Avaliação: o que deu certo e o que pode melhorar
Os dois primeiros dias do encontro foram reservados à avaliação de cinco pontos específicos da iniciativa de fortalecimento institucional como um todo: as formações, a assessoria jurídica, a elaboração e execução dos projetos e os resultados obtidos. Os grupos compartilharam suas observações sobre o que deu certo e o que pode melhorar em cada aspecto desse. De forma geral, o sentimento é de que este seja um processo continuado, mas que também siga sendo levado para novos grupos.
As dificuldades de conexão em regiões específicas têm um impacto negativo no aproveitamento dos grupos, durante atividades virtuais. Por isso, há uma preferência por encontros presenciais. A participação do advogado Paulo Pankararu em todo o processo de assessoria jurídica foi um destaque positivo, mas foi constatada a necessidade de buscar contadores/as que estejam mais próximos/as às realidades dos povos originários.
Desde 2019, quando teve início esta parceria de CESE e Coiab, 72 associações receberam assessoria jurídica, participaram de formações e tiveram projetos apoiados pela CESE com intuito de viabilizar a sua regularização jurídica.
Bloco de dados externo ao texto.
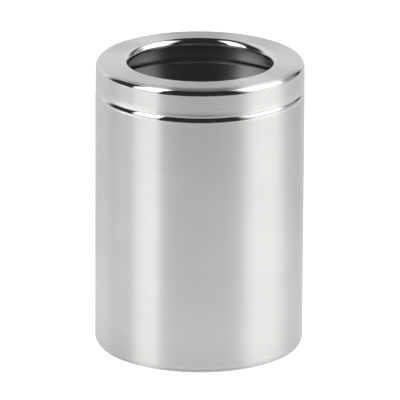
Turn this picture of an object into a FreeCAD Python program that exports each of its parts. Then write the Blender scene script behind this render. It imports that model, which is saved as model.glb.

Ao todo, 36 dessas organizações já estão regularizadas.
Vinicius Benites Alves, assessor de Projetos e Formação da CESE, destaca o poder de articulação que algumas associações alcançaram. “Algumas organizações tiveram uma grande atuação de incidência junto Ministério Público, a secretarias de Meio Ambiente. Já outras, além de se regularizarem, também receberam recursos para que outras organizações pudessem se regularizar. Isso foi algo de grande sucesso.”
O vice-coordenador da Coiab, Alcebias Constantino, falou sobre a importância da participação das lideranças presentes no evento. “É essencial a participação das nossas lideranças de base para que possamos continuar o fortalecimento político, institucional e de autonomia das organizações. Estou muito feliz pelos resultados que planejamos e construímos juntos”, afirmou.
A ex-coordenadora executiva da Coiab Nara Baré esteve presente no segundo dia da avaliação e falou sobre a importância de sonhar e aproveitar oportunidades. “Muitas vezes o que a gente precisa é de oportunidade, enquanto mulheres, homens, jovens e lideranças indígenas. Quando pensamos o Fundo Podáali, o pensamos para que essas organizações pudessem acessar seus recursos futuramente. Esse futuro chegou.”